Extract all of the entries and set them down verbatim.

********

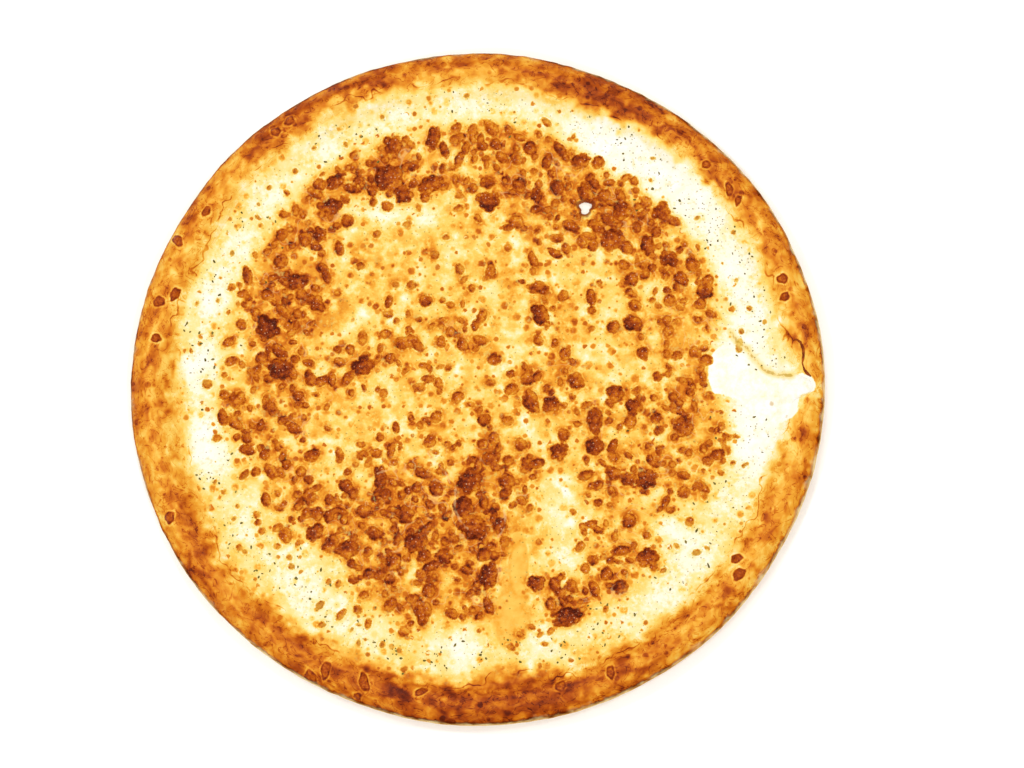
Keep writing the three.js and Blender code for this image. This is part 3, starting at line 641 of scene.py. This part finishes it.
def make_cheese(blisters):
    """The melted cheese as one closed, finely modelled sheet."""
    ratio, angle = disc_points(CHEESE_RINGS)
    edge = cheese_edge(angle)
    radius = ratio * CHEESE_EDGE + (edge - CHEESE_EDGE) * smoothstep(0.8, 1.0, ratio)
    x, y = polar(radius, angle)
    small = [seat(*blister) for blister in SMALL_BLISTERS]
    rise, inside, char, size = blister_fields(x, y, blisters + small)
    crack = distance_to_line(x, y, CRACK) + 0.5 * ripple(x, y, 5, 3)
    fold = np.min([distance_to_line(x, y, line) for line in FOLDS], axis=0) + 0.5 * ripple(x, y, 4, 8)
    seam = distance_to_line(x, y, SEAM) + 1.2 * ripple(x, y, 14, 6)
    lobe = np.min([np.hypot((x - px) / wide, (y - py) / long) for px, py, wide, long in GOLDEN_LOBE], axis=0)
    turn = np.arctan2(y - PIT_Y, x - PIT_X)
    ragged = 0.86 + 0.15 * np.cos(3 * (turn - 0.42)) + 0.07 * np.sin(5 * turn)
    pit = np.hypot(x - PIT_X, y - PIT_Y) / (PIT_RADIUS * ragged)

    softness = smoothstep(0, 5, edge - radius)
    fine = 0.10 * ripple(x, y, 7.5, 9) * ripple(x, y, 11, 2) + 0.05 * ripple(x, y, 3.1, 7)
    z = plain_cheese(x, y) + np.maximum(rise, lobe_rise(x, y)) + fine * softness
    z = z - np.where(pit < 1, PIT_DEPTH * (1 - np.clip(pit, 0, 1) ** 3), 0)
    z = z - 0.3 * bell(crack, 0.8) * softness + 0.12 * bell(fold, 0.6) - 0.25 * bell(seam, 3.0)

    # the edge sinks a little into the dough, and the underside lies just above the base's floor
    count = 6 * CHEESE_RINGS
    first = len(x) - count
    top = np.stack([x, y, z], axis=1)
    top[first:, 2] = dough_top(x[first:], y[first:]) - EDGE_SINK
    step = TAU * np.arange(count) / count
    floor_radius = outline(step) - SECTION[0][0]
    levels = []
    for share in (0.5, 1.0):
        lx, ly = polar(cheese_edge(step) * (1 - share) + floor_radius * share, step)
        lift = (EDGE_SINK + GAP) * share - EDGE_SINK
        levels.append(np.stack([lx, ly, dough_top(lx, ly) + lift], axis=1))
    points = np.concatenate([top, *levels, [[0, 0, FLOOR_TOP + GAP]]])
    starts = [first, len(top), len(top) + count]
    underside = fan(starts[-1], count, len(points) - 1, up=False)
    faces = [disc_faces(CHEESE_RINGS), *ring_bands(starts, count), underside]
    piece = make_mesh("melted_cheese", points, faces)
    crease(piece, first, len(top))

    add_fields(
        piece, inside=inside, char=char, size=size, crack=crack, milk=milkiness(x, y),
        brown=browning(x, y) * smoothstep(126, 112, radius),
        butter=np.clip(patches(x, y, BUTTERY), 0, 1.4),
        pool=inside_loop(x, y, POOL_EDGE),
        rimward=radius - edge + arcs(angle, BORDER_SHIFTS),
        fold=np.minimum(fold, 8),
        seam=np.minimum(seam, 20),
        lobe=np.minimum(lobe, 3),
        pit=np.minimum(pit, 3),
        bake=rim_bake(angle),
        streak=streak_space(angle, outline(angle) - radius),
    )
    return piece, (x, y, z)


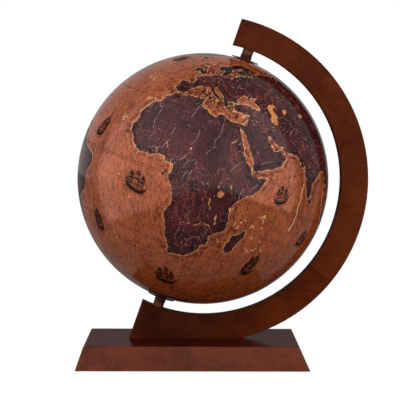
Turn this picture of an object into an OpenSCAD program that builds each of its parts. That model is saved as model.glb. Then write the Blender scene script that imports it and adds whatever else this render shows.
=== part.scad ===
// Terrestrial globe that turns on a slanted axle in a wooden arc, on a bevelled wooden base.
// Millimetres. The origin is the middle of the underside, +X to the right, +Y to the back, +Z up.

/* [Ball] */
// Outer diameter of the ball over its printed paper
ball_d = 300; // [250:1:330]
// Thickness of the board half shells
shell_t = 3; // [2:0.1:5]
// Thickness of the printed and varnished paper
paper_t = 0.4; // [0.2:0.05:0.8]
// Number of printed gores round the ball
gore_count = 12; // [8:2:16]
// Width of the butt joint between two gores
gore_seam = 0.1; // [0.05:0.01:0.2]
// Lean of the axle from upright, in degrees
tilt = 19.2; // [10:0.1:25]
// Height of the ring that joins the half shells inside
ring_h = 24; // [12:1:40]
// Thickness of the joining ring
ring_t = 2.5; // [1.5:0.1:4]

/* [Arc] */
// Open gap between the ball and the arc
arc_gap = 13.5; // [12:0.1:20]
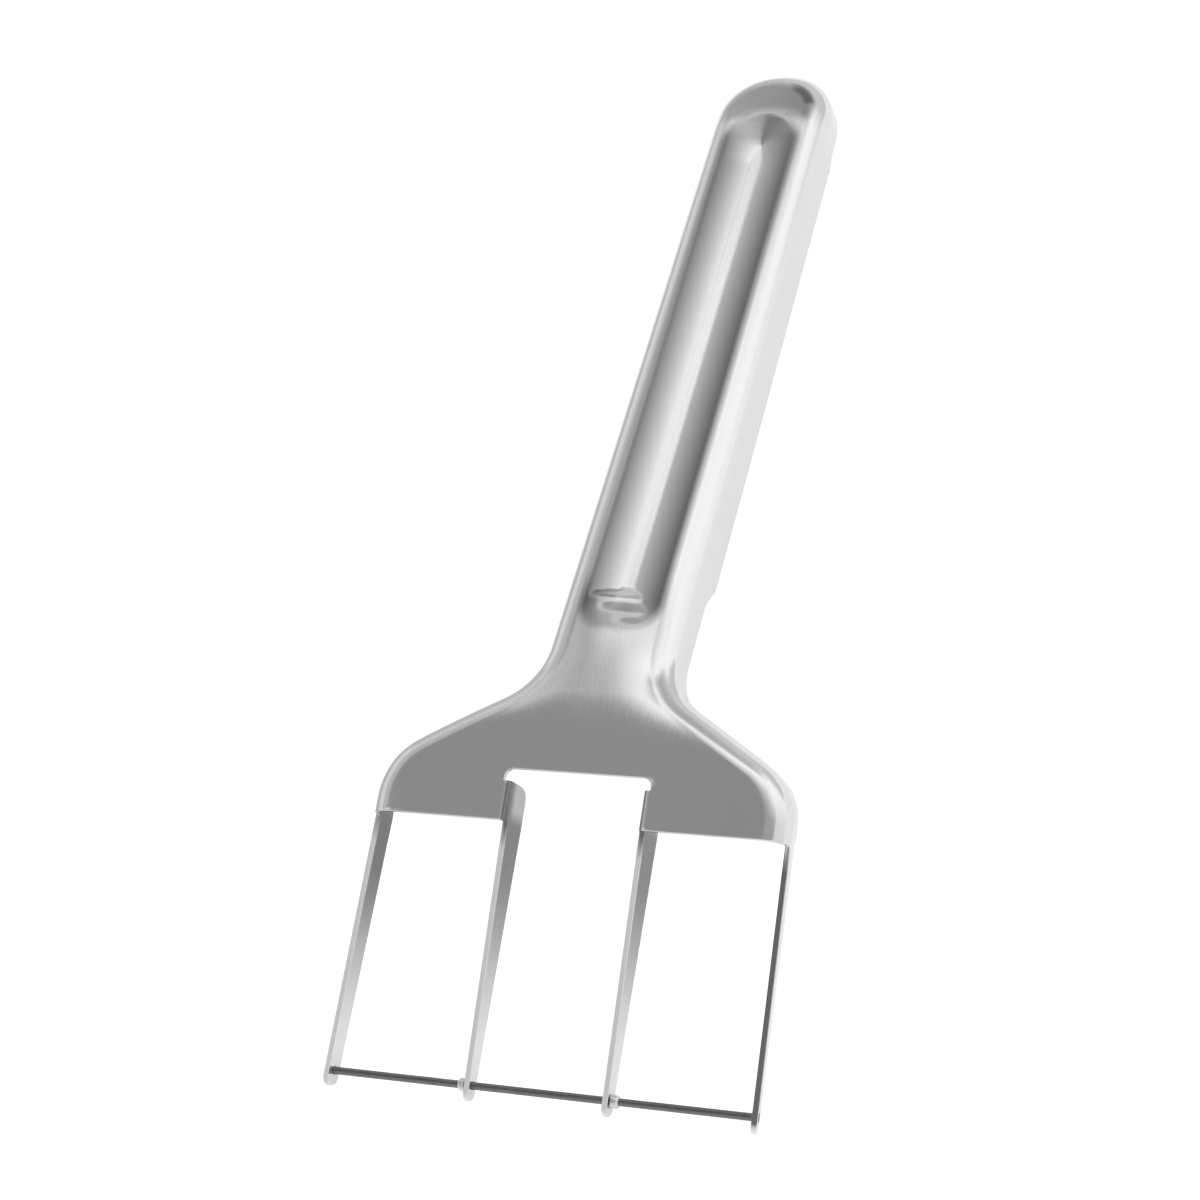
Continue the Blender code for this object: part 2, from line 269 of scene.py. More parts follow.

********

▶ [Correct result]
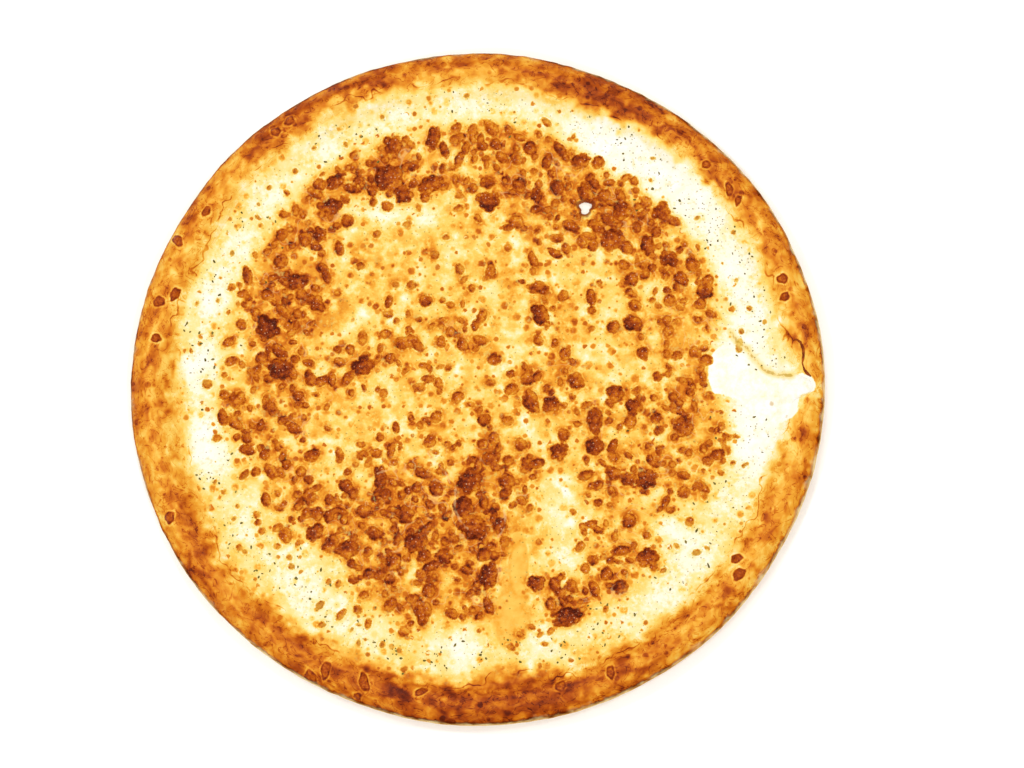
Keep writing the three.js and Blender code for this image. This is part 3, starting at line 641 of scene.py. This part finishes it.
def make_cheese(blisters):
    """The melted cheese as one closed, finely modelled sheet."""
    ratio, angle = disc_points(CHEESE_RINGS)
    edge = cheese_edge(angle)
    radius = ratio * CHEESE_EDGE + (edge - CHEESE_EDGE) * smoothstep(0.8, 1.0, ratio)
    x, y = polar(radius, angle)
    small = [seat(*blister) for blister in SMALL_BLISTERS]
    rise, inside, char, size = blister_fields(x, y, blisters + small)
    crack = distance_to_line(x, y, CRACK) + 0.5 * ripple(x, y, 5, 3)
    fold = np.min([distance_to_line(x, y, line) for line in FOLDS], axis=0) + 0.5 * ripple(x, y, 4, 8)
    seam = distance_to_line(x, y, SEAM) + 1.2 * ripple(x, y, 14, 6)
    lobe = np.min([np.hypot((x - px) / wide, (y - py) / long) for px, py, wide, long in GOLDEN_LOBE], axis=0)
    turn = np.arctan2(y - PIT_Y, x - PIT_X)
    ragged = 0.86 + 0.15 * np.cos(3 * (turn - 0.42)) + 0.07 * np.sin(5 * turn)
    pit = np.hypot(x - PIT_X, y - PIT_Y) / (PIT_RADIUS * ragged)

    softness = smoothstep(0, 5, edge - radius)
    fine = 0.10 * ripple(x, y, 7.5, 9) * ripple(x, y, 11, 2) + 0.05 * ripple(x, y, 3.1, 7)
    z = plain_cheese(x, y) + np.maximum(rise, lobe_rise(x, y)) + fine * softness
    z = z - np.where(pit < 1, PIT_DEPTH * (1 - np.clip(pit, 0, 1) ** 3), 0)
    z = z - 0.3 * bell(crack, 0.8) * softness + 0.12 * bell(fold, 0.6) - 0.25 * bell(seam, 3.0)

    # the edge sinks a little into the dough, and the underside lies just above the base's floor
    count = 6 * CHEESE_RINGS
    first = len(x) - count
    top = np.stack([x, y, z], axis=1)
    top[first:, 2] = dough_top(x[first:], y[first:]) - EDGE_SINK
    step = TAU * np.arange(count) / count
    floor_radius = outline(step) - SECTION[0][0]
    levels = []
    for share in (0.5, 1.0):
        lx, ly = polar(cheese_edge(step) * (1 - share) + floor_radius * share, step)
        lift = (EDGE_SINK + GAP) * share - EDGE_SINK
        levels.append(np.stack([lx, ly, dough_top(lx, ly) + lift], axis=1))
    points = np.concatenate([top, *levels, [[0, 0, FLOOR_TOP + GAP]]])
    starts = [first, len(top), len(top) + count]
    underside = fan(starts[-1], count, len(points) - 1, up=False)
    faces = [disc_faces(CHEESE_RINGS), *ring_bands(starts, count), underside]
    piece = make_mesh("melted_cheese", points, faces)
    crease(piece, first, len(top))

    add_fields(
        piece, inside=inside, char=char, size=size, crack=crack, milk=milkiness(x, y),
        brown=browning(x, y) * smoothstep(126, 112, radius),
        butter=np.clip(patches(x, y, BUTTERY), 0, 1.4),
        pool=inside_loop(x, y, POOL_EDGE),
        rimward=radius - edge + arcs(angle, BORDER_SHIFTS),
        fold=np.minimum(fold, 8),
        seam=np.minimum(seam, 20),
        lobe=np.minimum(lobe, 3),
        pit=np.minimum(pit, 3),
        bake=rim_bake(angle),
        streak=streak_space(angle, outline(angle) - radius),
    )
    return piece, (x, y, z)


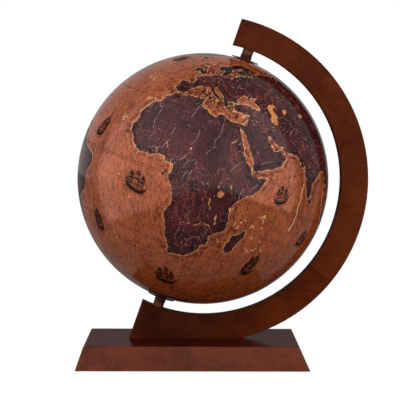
Turn this picture of an object into an OpenSCAD program that builds each of its parts. That model is saved as model.glb. Then write the Blender scene script that imports it and adds whatever else this render shows.
=== part.scad ===
// Terrestrial globe that turns on a slanted axle in a wooden arc, on a bevelled wooden base.
// Millimetres. The origin is the middle of the underside, +X to the right, +Y to the back, +Z up.

/* [Ball] */
// Outer diameter of the ball over its printed paper
ball_d = 300; // [250:1:330]
// Thickness of the board half shells
shell_t = 3; // [2:0.1:5]
// Thickness of the printed and varnished paper
paper_t = 0.4; // [0.2:0.05:0.8]
// Number of printed gores round the ball
gore_count = 12; // [8:2:16]
// Width of the butt joint between two gores
gore_seam = 0.1; // [0.05:0.01:0.2]
// Lean of the axle from upright, in degrees
tilt = 19.2; // [10:0.1:25]
// Height of the ring that joins the half shells inside
ring_h = 24; // [12:1:40]
// Thickness of the joining ring
ring_t = 2.5; // [1.5:0.1:4]

/* [Arc] */
// Open gap between the ball and the arc
arc_gap = 13.5; // [12:0.1:20]
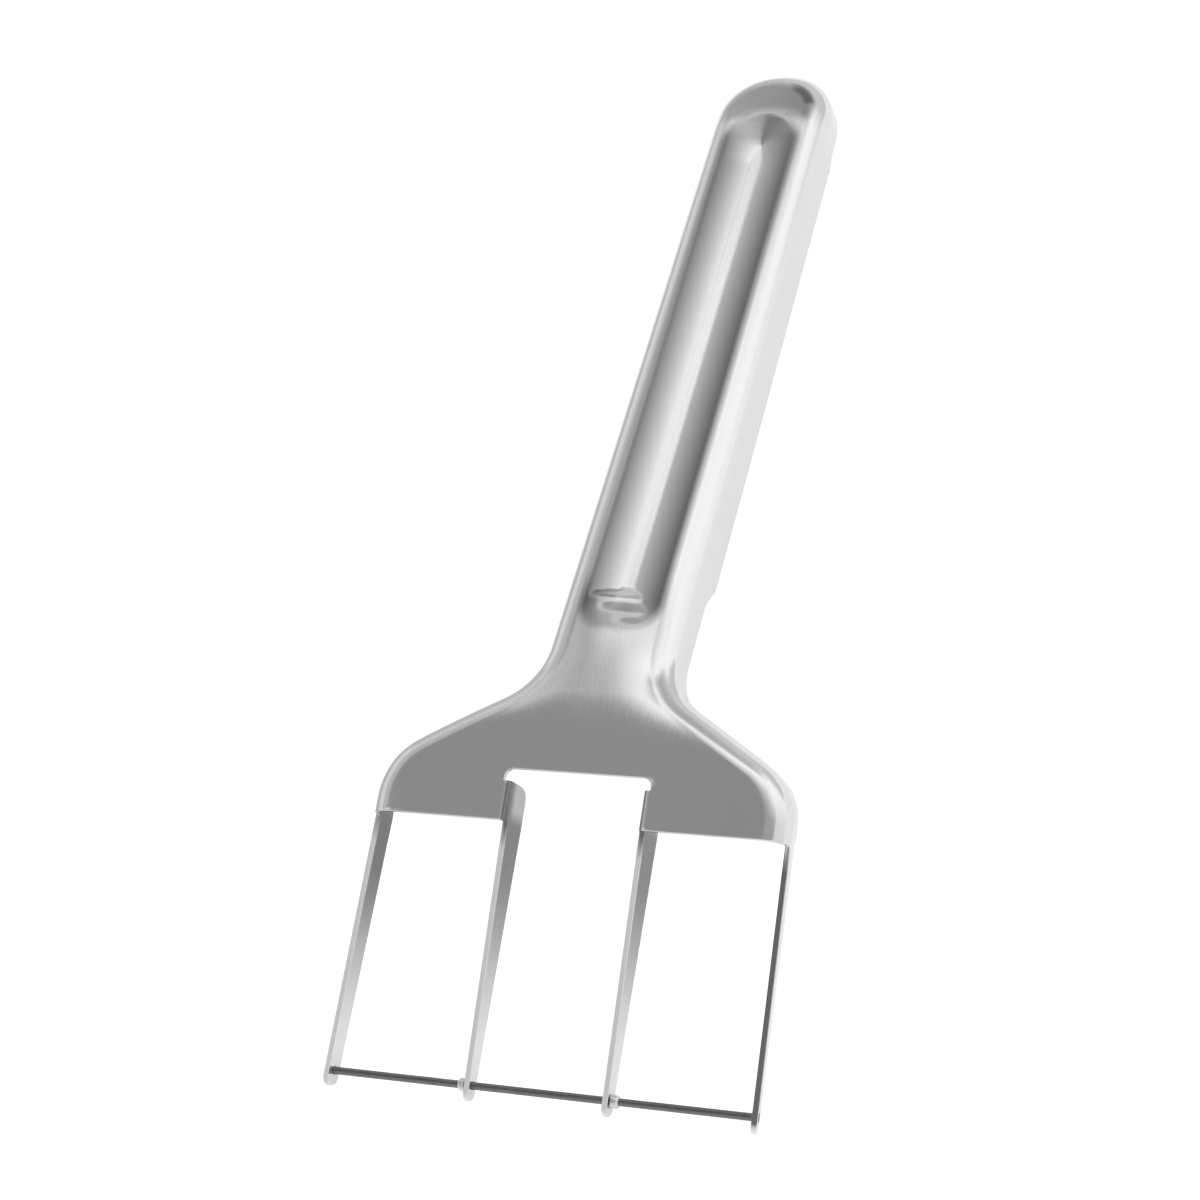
Continue the Blender code for this object: part 2, from line 269 of scene.py. More parts follow.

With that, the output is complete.